Exercise instructions:
Make an exact copy of the listing below.

Material provided:
— Start —

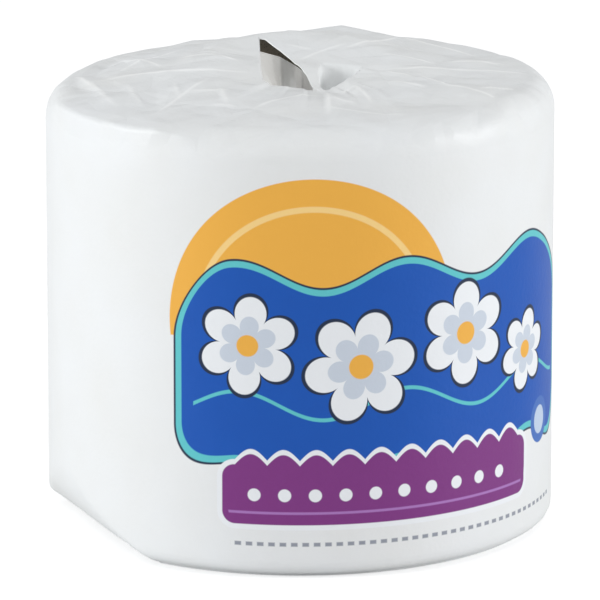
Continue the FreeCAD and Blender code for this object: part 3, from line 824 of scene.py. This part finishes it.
def board_material():
    """Grey-brown board with fibres, flecks and the spiral seam of its plies."""
    mat, tree, shader = new_material("core_board")
    coords = tree.nodes.new("ShaderNodeTexCoord").outputs["Object"]
    split = tree.nodes.new("ShaderNodeSeparateXYZ")
    tree.links.new(coords, split.inputs["Vector"])
    x, y, z = (Field(tree, split.outputs[k]) for k in "XYZ")
    turn_about = y.op("ARCTAN2", x) * (1 / (2 * math.pi))
    seam = ((turn_about + z * (1 / PLY_PITCH)).op("FRACT") - 0.5).op("ABSOLUTE") - 0.007
    fibres = noise(tree, coords, 700.0, 4.0)
    colour = paint(linear(118, 111, 98), linear(142, 134, 120), fibres)
    flecks = noise(tree, coords, 2600.0, 1.0)
    colour = paint(colour, linear(92, 86, 76), mask(0.63 - flecks, 0.03) * 0.7)
    colour = paint(colour, linear(84, 78, 68), mask(seam, 0.003) * 0.8)
    tree.links.new(colour, shader.inputs["Base Color"])
    shader.inputs["Roughness"].default_value = 0.85
    bump = tree.nodes.new("ShaderNodeBump")
    bump.inputs["Strength"].default_value = 0.25
    bump.inputs["Distance"].default_value = 0.0003
    tree.links.new(fibres.socket, bump.inputs["Height"])
    tree.links.new(bump.outputs["Normal"], shader.inputs["Normal"])
    return mat


def tissue_material():
    """Soft white tissue, with the edges of its turns as fine rings on the ends."""
    mat, tree, shader = new_material("wound_tissue")
    coords = tree.nodes.new("ShaderNodeTexCoord").outputs["Object"]
    split = tree.nodes.new("ShaderNodeSeparateXYZ")
    tree.links.new(coords, split.inputs["Vector"])
    x, y = (Field(tree, split.outputs[k]) for k in "XY")
    turns = ((x * x + y * y).op("SQRT") * 2200.0 + noise(tree, coords, 30.0) * 3.0).op("SINE")
    colour = paint(linear(238, 237, 233), linear(222, 220, 214), turns * 0.5 + 0.5)
    tree.links.new(colour, shader.inputs["Base Color"])
    shader.inputs["Roughness"].default_value = 0.95
    bump = tree.nodes.new("ShaderNodeBump")
    bump.inputs["Strength"].default_value = 0.4
    bump.inputs["Distance"].default_value = 0.0002
    tree.links.new((turns + noise(tree, coords, 1200.0)).socket, bump.inputs["Height"])
    tree.links.new(bump.outputs["Normal"], shader.inputs["Normal"])
    return mat


def dress(obj, mat):
    obj.data.materials.clear()
    obj.data.materials.append(mat)


dress(paper, wrapper_material())
dress(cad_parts["core_tube"], board_material())
dress(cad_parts["tissue_roll"], tissue_material())


def pale_floor():
    """A floor that shows white to the camera and keeps the object's shadow."""
    bpy.ops.mesh.primitive_plane_add(size=6.0, location=(0, 0, 0))
    plane = bpy.context.active_object
    plane.name = "floor"
    mat, tree, shader = new_material("pale_floor")
    shader.inputs["Base Color"].default_value = (0.8, 0.8, 0.8, 1)
    shader.inputs["Roughness"].default_value = 0.7
    shader.inputs["Specular IOR Level"].default_value = 0.1
    shader.inputs["Emission Color"].default_value = (1, 1, 1, 1)
    seen = Field(tree, tree.nodes.new("ShaderNodeLightPath").outputs["Is Camera Ray"])
    tree.links.new((seen * 0.45).socket, shader.inputs["Emission Strength"])
    dress(plane, mat)
    return plane


def backdrop(nodes, colour, strength):
    shader = nodes.new("ShaderNodeBackground")
    shader.inputs["Color"].default_value = colour
    shader.inputs["Strength"].default_value = strength
    return shader


def white_room():
    """Even light from all round, and white behind the object for the camera."""
    world = bpy.data.worlds.new("white_room")
    bpy.context.scene.world = world
    world.use_nodes = True
    nodes, links = world.node_tree.nodes, world.node_tree.links
    nodes.clear()
    light = backdrop(nodes, (0.985, 0.99, 1.0, 1), 0.645)
    white = backdrop(nodes, (1, 1, 1, 1), 1.0)
    path = nodes.new("ShaderNodeLightPath")
    either = nodes.new("ShaderNodeMixShader")
    out = nodes.new("ShaderNodeOutputWorld")
    links.new(path.outputs["Is Camera Ray"], either.inputs["Fac"])
    links.new(light.outputs["Background"], either.inputs[1])
    links.new(white.outputs["Background"], either.inputs[2])
    links.new(either.outputs["Shader"], out.inputs["Surface"])


def softbox(name, place, power, colour):
    """A round lamp that faces the middle of the roll."""
    data = bpy.data.lights.new(name, "AREA")
    data.shape = "DISK"
    data.size = 0.6
    data.energy = power
    data.color = colour
    obj = bpy.data.objects.new(name, data)
    obj.location = place
    obj.rotation_euler = (Vector((0, 0, 0.06)) - Vector(place)).to_track_quat("-Z", "Y").to_euler()
    bpy.context.scene.collection.objects.link(obj)


def front_camera(elevation, distance, aim, lens):
    """The camera stands in front, a little above, as in the photograph."""
    view = bpy.data.cameras.new("camera")
    view.lens = lens
    view.sensor_width = 36.0
    view.clip_end = 20.0
    camera = bpy.data.objects.new("camera", view)
    camera.location = aim + Vector((0, -math.cos(elevation), math.sin(elevation))) * distance
    camera.rotation_euler = (aim - camera.location).to_track_quat("-Z", "Y").to_euler()
    bpy.context.scene.collection.objects.link(camera)
    bpy.context.scene.camera = camera


floor = pale_floor()
white_room()
softbox("left_softbox", (-1.68, -0.5, 0.5), 14.2, (0.98, 0.992, 1.0))
softbox("right_softbox", (1.7, -0.36, 0.48), 12.4, (0.99, 0.995, 1.0))
front_camera(math.radians(13.7), 1.5, Vector((0, 0, 0.0515)), 381.0)
bpy.context.scene.view_settings.view_transform = "Standard"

— End —

Finished exercise:
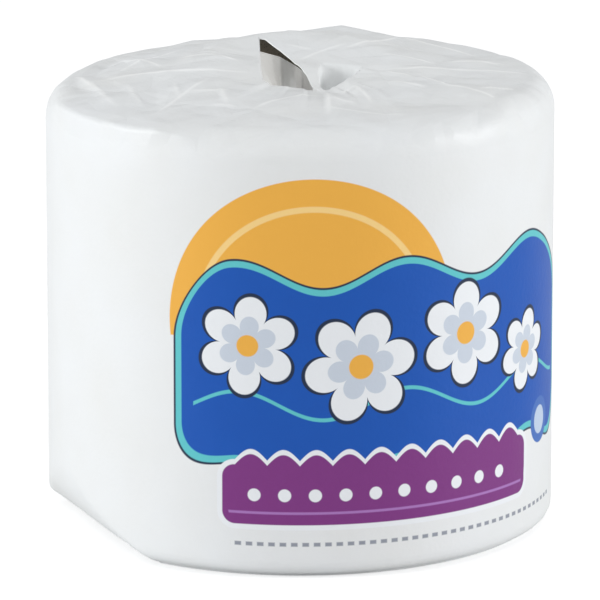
Continue the FreeCAD and Blender code for this object: part 3, from line 824 of scene.py. This part finishes it.
def board_material():
    """Grey-brown board with fibres, flecks and the spiral seam of its plies."""
    mat, tree, shader = new_material("core_board")
    coords = tree.nodes.new("ShaderNodeTexCoord").outputs["Object"]
    split = tree.nodes.new("ShaderNodeSeparateXYZ")
    tree.links.new(coords, split.inputs["Vector"])
    x, y, z = (Field(tree, split.outputs[k]) for k in "XYZ")
    turn_about = y.op("ARCTAN2", x) * (1 / (2 * math.pi))
    seam = ((turn_about + z * (1 / PLY_PITCH)).op("FRACT") - 0.5).op("ABSOLUTE") - 0.007
    fibres = noise(tree, coords, 700.0, 4.0)
    colour = paint(linear(118, 111, 98), linear(142, 134, 120), fibres)
    flecks = noise(tree, coords, 2600.0, 1.0)
    colour = paint(colour, linear(92, 86, 76), mask(0.63 - flecks, 0.03) * 0.7)
    colour = paint(colour, linear(84, 78, 68), mask(seam, 0.003) * 0.8)
    tree.links.new(colour, shader.inputs["Base Color"])
    shader.inputs["Roughness"].default_value = 0.85
    bump = tree.nodes.new("ShaderNodeBump")
    bump.inputs["Strength"].default_value = 0.25
    bump.inputs["Distance"].default_value = 0.0003
    tree.links.new(fibres.socket, bump.inputs["Height"])
    tree.links.new(bump.outputs["Normal"], shader.inputs["Normal"])
    return mat


def tissue_material():
    """Soft white tissue, with the edges of its turns as fine rings on the ends."""
    mat, tree, shader = new_material("wound_tissue")
    coords = tree.nodes.new("ShaderNodeTexCoord").outputs["Object"]
    split = tree.nodes.new("ShaderNodeSeparateXYZ")
    tree.links.new(coords, split.inputs["Vector"])
    x, y = (Field(tree, split.outputs[k]) for k in "XY")
    turns = ((x * x + y * y).op("SQRT") * 2200.0 + noise(tree, coords, 30.0) * 3.0).op("SINE")
    colour = paint(linear(238, 237, 233), linear(222, 220, 214), turns * 0.5 + 0.5)
    tree.links.new(colour, shader.inputs["Base Color"])
    shader.inputs["Roughness"].default_value = 0.95
    bump = tree.nodes.new("ShaderNodeBump")
    bump.inputs["Strength"].default_value = 0.4
    bump.inputs["Distance"].default_value = 0.0002
    tree.links.new((turns + noise(tree, coords, 1200.0)).socket, bump.inputs["Height"])
    tree.links.new(bump.outputs["Normal"], shader.inputs["Normal"])
    return mat


def dress(obj, mat):
    obj.data.materials.clear()
    obj.data.materials.append(mat)


dress(paper, wrapper_material())
dress(cad_parts["core_tube"], board_material())
dress(cad_parts["tissue_roll"], tissue_material())


def pale_floor():
    """A floor that shows white to the camera and keeps the object's shadow."""
    bpy.ops.mesh.primitive_plane_add(size=6.0, location=(0, 0, 0))
    plane = bpy.context.active_object
    plane.name = "floor"
    mat, tree, shader = new_material("pale_floor")
    shader.inputs["Base Color"].default_value = (0.8, 0.8, 0.8, 1)
    shader.inputs["Roughness"].default_value = 0.7
    shader.inputs["Specular IOR Level"].default_value = 0.1
    shader.inputs["Emission Color"].default_value = (1, 1, 1, 1)
    seen = Field(tree, tree.nodes.new("ShaderNodeLightPath").outputs["Is Camera Ray"])
    tree.links.new((seen * 0.45).socket, shader.inputs["Emission Strength"])
    dress(plane, mat)
    return plane


def backdrop(nodes, colour, strength):
    shader = nodes.new("ShaderNodeBackground")
    shader.inputs["Color"].default_value = colour
    shader.inputs["Strength"].default_value = strength
    return shader


def white_room():
    """Even light from all round, and white behind the object for the camera."""
    world = bpy.data.worlds.new("white_room")
    bpy.context.scene.world = world
    world.use_nodes = True
    nodes, links = world.node_tree.nodes, world.node_tree.links
    nodes.clear()
    light = backdrop(nodes, (0.985, 0.99, 1.0, 1), 0.645)
    white = backdrop(nodes, (1, 1, 1, 1), 1.0)
    path = nodes.new("ShaderNodeLightPath")
    either = nodes.new("ShaderNodeMixShader")
    out = nodes.new("ShaderNodeOutputWorld")
    links.new(path.outputs["Is Camera Ray"], either.inputs["Fac"])
    links.new(light.outputs["Background"], either.inputs[1])
    links.new(white.outputs["Background"], either.inputs[2])
    links.new(either.outputs["Shader"], out.inputs["Surface"])


def softbox(name, place, power, colour):
    """A round lamp that faces the middle of the roll."""
    data = bpy.data.lights.new(name, "AREA")
    data.shape = "DISK"
    data.size = 0.6
    data.energy = power
    data.color = colour
    obj = bpy.data.objects.new(name, data)
    obj.location = place
    obj.rotation_euler = (Vector((0, 0, 0.06)) - Vector(place)).to_track_quat("-Z", "Y").to_euler()
    bpy.context.scene.collection.objects.link(obj)


def front_camera(elevation, distance, aim, lens):
    """The camera stands in front, a little above, as in the photograph."""
    view = bpy.data.cameras.new("camera")
    view.lens = lens
    view.sensor_width = 36.0
    view.clip_end = 20.0
    camera = bpy.data.objects.new("camera", view)
    camera.location = aim + Vector((0, -math.cos(elevation), math.sin(elevation))) * distance
    camera.rotation_euler = (aim - camera.location).to_track_quat("-Z", "Y").to_euler()
    bpy.context.scene.collection.objects.link(camera)
    bpy.context.scene.camera = camera


floor = pale_floor()
white_room()
softbox("left_softbox", (-1.68, -0.5, 0.5), 14.2, (0.98, 0.992, 1.0))
softbox("right_softbox", (1.7, -0.36, 0.48), 12.4, (0.99, 0.995, 1.0))
front_camera(math.radians(13.7), 1.5, Vector((0, 0, 0.0515)), 381.0)
bpy.context.scene.view_settings.view_transform = "Standard"